His favorite part of the app was flicking, tapping, and otherwise sproinging whatever he could find onscreen. "I liked that when you tap things and move things, they would actually move. And I liked when you lift the haystack and there's the bunny guy hiding."

This is the great advantage apps have over traditional books, and for many kids, it's a thrill. There's the joy of discovery and surprise. What happens if I tap that quiet spider tucked in the top corner over there? Watch it drop down out of the tree. What if I touch the whirligig on the roof? See it spin quietly in the wind. Nosy Crow shows restraint, adding little rewards here and there without letting young readers get too distracted from the story.

The Three Little Pigs is familiar ground even for preschoolers. But Nosy Crow gives it a fresh telling with a contemporary setting. Mama Pig is running the vacuum when the three little porcine siblings head out. And piggie No. 3 builds a terrific townhouse that would fit into my neighborhood.

Big brother Nolan commented a few times on the illustrations, trying to explain what made them special without knowing this app had "3D" in the title. I think the crispness of the images appealed to him. "The characters stood out, they sort of popped out. There was the background, and there was each figure.
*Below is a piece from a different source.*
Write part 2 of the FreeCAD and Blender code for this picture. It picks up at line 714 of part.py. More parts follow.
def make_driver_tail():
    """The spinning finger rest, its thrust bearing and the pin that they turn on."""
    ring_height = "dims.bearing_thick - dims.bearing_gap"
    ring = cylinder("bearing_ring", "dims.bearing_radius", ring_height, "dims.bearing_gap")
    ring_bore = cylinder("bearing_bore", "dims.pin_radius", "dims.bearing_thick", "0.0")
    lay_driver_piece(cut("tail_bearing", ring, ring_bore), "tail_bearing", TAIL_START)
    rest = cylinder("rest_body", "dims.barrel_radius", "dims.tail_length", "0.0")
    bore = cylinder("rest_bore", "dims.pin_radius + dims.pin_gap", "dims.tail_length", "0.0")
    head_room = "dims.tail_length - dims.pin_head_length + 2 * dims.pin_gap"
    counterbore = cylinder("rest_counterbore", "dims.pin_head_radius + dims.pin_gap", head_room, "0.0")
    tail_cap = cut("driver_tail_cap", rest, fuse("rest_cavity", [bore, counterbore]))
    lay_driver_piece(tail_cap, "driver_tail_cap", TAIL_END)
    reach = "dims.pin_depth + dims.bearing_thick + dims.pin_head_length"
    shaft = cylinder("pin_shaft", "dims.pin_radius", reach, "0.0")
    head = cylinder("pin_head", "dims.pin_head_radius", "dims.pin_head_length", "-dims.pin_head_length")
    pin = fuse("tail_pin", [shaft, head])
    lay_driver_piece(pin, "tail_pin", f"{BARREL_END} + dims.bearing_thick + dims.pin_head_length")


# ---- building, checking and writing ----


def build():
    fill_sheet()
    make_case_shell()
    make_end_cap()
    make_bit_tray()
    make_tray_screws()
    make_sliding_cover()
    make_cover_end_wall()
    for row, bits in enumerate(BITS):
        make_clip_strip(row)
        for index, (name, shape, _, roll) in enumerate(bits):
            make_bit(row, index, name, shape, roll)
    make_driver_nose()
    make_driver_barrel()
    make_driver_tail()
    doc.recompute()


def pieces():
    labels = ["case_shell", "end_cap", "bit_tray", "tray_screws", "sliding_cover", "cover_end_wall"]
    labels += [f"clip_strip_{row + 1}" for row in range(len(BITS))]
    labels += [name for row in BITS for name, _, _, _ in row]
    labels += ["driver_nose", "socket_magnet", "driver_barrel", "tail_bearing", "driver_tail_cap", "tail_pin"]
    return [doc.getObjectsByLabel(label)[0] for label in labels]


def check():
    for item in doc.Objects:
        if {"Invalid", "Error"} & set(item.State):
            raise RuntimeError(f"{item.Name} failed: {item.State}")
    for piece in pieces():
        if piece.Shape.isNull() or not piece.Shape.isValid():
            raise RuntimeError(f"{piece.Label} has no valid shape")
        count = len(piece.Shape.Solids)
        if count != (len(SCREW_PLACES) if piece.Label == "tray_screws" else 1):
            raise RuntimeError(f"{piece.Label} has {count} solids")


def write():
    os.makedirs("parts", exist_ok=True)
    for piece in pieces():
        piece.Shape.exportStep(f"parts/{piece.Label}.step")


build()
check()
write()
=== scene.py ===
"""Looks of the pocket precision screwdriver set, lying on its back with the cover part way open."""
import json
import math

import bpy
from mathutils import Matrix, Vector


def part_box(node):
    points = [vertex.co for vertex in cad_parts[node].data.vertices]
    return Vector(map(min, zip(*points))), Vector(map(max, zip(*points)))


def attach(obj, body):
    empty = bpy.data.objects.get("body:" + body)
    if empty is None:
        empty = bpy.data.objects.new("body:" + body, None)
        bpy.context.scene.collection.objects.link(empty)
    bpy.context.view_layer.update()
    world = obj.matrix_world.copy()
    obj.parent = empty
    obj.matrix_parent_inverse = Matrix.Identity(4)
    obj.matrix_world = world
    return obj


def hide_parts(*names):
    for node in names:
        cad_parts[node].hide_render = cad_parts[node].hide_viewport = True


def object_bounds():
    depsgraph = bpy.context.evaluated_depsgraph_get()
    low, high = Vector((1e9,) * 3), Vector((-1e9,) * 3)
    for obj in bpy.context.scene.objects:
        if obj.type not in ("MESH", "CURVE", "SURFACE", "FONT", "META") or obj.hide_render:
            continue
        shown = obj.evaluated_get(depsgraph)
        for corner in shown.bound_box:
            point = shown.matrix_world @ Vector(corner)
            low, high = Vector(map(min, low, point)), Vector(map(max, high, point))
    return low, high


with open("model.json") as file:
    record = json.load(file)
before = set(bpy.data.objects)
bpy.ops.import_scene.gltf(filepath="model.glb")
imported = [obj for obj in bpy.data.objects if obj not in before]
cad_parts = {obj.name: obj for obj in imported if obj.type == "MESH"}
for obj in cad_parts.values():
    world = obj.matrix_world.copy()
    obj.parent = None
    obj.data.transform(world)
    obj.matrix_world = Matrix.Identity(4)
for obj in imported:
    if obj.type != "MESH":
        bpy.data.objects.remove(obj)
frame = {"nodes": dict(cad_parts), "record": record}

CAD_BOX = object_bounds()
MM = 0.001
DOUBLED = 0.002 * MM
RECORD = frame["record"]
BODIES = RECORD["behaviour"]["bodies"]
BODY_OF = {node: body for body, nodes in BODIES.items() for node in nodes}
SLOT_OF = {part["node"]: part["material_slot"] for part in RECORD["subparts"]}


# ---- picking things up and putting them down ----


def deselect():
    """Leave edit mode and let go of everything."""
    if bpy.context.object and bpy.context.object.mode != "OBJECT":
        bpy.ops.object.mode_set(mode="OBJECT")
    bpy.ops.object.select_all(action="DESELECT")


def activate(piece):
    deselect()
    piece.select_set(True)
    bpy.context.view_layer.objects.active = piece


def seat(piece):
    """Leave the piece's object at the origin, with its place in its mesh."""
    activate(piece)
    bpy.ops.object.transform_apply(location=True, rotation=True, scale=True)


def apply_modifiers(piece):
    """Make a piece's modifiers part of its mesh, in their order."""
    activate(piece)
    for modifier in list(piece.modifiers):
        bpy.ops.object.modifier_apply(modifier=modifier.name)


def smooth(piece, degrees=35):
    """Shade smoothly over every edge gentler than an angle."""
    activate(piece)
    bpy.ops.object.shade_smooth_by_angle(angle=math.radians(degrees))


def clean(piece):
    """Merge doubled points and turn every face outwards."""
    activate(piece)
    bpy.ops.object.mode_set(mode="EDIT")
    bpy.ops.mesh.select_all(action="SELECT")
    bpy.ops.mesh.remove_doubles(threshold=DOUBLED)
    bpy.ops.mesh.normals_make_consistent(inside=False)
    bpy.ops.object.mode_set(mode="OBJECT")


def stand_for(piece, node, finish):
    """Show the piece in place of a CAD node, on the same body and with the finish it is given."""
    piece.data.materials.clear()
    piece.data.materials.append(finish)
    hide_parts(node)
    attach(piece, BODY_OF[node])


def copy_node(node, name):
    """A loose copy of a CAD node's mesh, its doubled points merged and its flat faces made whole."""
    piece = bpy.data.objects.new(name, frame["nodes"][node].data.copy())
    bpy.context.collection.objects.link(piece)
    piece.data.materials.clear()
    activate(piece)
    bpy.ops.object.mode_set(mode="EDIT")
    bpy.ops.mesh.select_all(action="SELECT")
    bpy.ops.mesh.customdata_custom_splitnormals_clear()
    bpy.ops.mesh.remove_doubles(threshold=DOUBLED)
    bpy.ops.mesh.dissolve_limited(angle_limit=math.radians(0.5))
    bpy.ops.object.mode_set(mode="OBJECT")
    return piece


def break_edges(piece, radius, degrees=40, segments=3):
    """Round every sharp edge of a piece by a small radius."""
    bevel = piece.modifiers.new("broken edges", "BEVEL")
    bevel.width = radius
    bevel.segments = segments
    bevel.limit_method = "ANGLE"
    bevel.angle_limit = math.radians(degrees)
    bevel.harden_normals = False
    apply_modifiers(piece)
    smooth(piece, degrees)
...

They looked like puppets in a theater -- like they could be on sticks or something."

Gabriel, the kindergartener, who is more the audience for an app like this than the third-grader, liked the sound effects and the use of children's voices for the narrator and characters. "It sounded cool when they speak. It wasn't usual grown-up voices."

And as a parent, what I enjoyed most was that my little guy would follow the text bubbles that popped up with different characters when tapped. He loved reading the dialogue aloud. And that, to me, is what it's all about. Simple features like these can be easily dismissed. But they are the building blocks to understanding the structure of a story. And for emerging readers, this is enormous. Not to mention what makes reading an app so much fun.